# Given information:
————
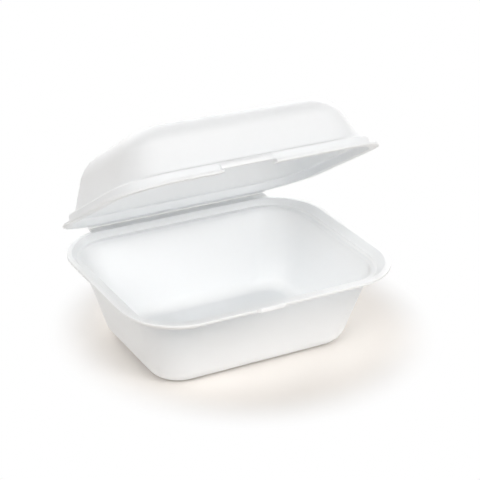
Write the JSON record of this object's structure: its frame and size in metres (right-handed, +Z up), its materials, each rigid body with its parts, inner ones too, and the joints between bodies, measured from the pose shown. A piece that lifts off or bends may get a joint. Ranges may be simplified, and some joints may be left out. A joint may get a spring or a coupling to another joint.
{
  "type": "hinged foam food container",
  "caption": "White foam food box with a stepped tray, a domed lid on a creased hinge strip and a tongue lock at the front, standing half open.",
  "frame": {"origin": "on the tray's underside, below the middle of its rim", "axes": "+X along the hinge, +Y towards the hinge, +Z up out of the tray"},
  "size_m": [0.18, 0.1468, 0.1526],
  "materials": {
    "foam": "smooth white foam skin with a soft satin sheen"
  },
  "bodies": {
    "tray": {"base_tray": "foam"},
    "lid": {"lid": "foam"}
  },
  "joints": [
    {"name": "lid_hinge", "type": "hinge", "parent": "tray", "child": "lid", "pos_m": [0, 0.074, 0.05615], "axis": [-1, 0, 0], "range_deg": [-33, 147]}
  ]
}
————
# Directions for this task:
Output the listing above word for word.

# Result below:
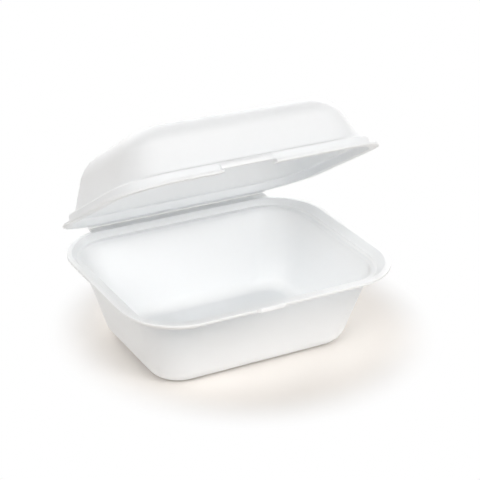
Write the JSON record of this object's structure: its frame and size in metres (right-handed, +Z up), its materials, each rigid body with its parts, inner ones too, and the joints between bodies, measured from the pose shown. A piece that lifts off or bends may get a joint. Ranges may be simplified, and some joints may be left out. A joint may get a spring or a coupling to another joint.
{
  "type": "hinged foam food container",
  "caption": "White foam food box with a stepped tray, a domed lid on a creased hinge strip and a tongue lock at the front, standing half open.",
  "frame": {"origin": "on the tray's underside, below the middle of its rim", "axes": "+X along the hinge, +Y towards the hinge, +Z up out of the tray"},
  "size_m": [0.18, 0.1468, 0.1526],
  "materials": {
    "foam": "smooth white foam skin with a soft satin sheen"
  },
  "bodies": {
    "tray": {"base_tray": "foam"},
    "lid": {"lid": "foam"}
  },
  "joints": [
    {"name": "lid_hinge", "type": "hinge", "parent": "tray", "child": "lid", "pos_m": [0, 0.074, 0.05615], "axis": [-1, 0, 0], "range_deg": [-33, 147]}
  ]
}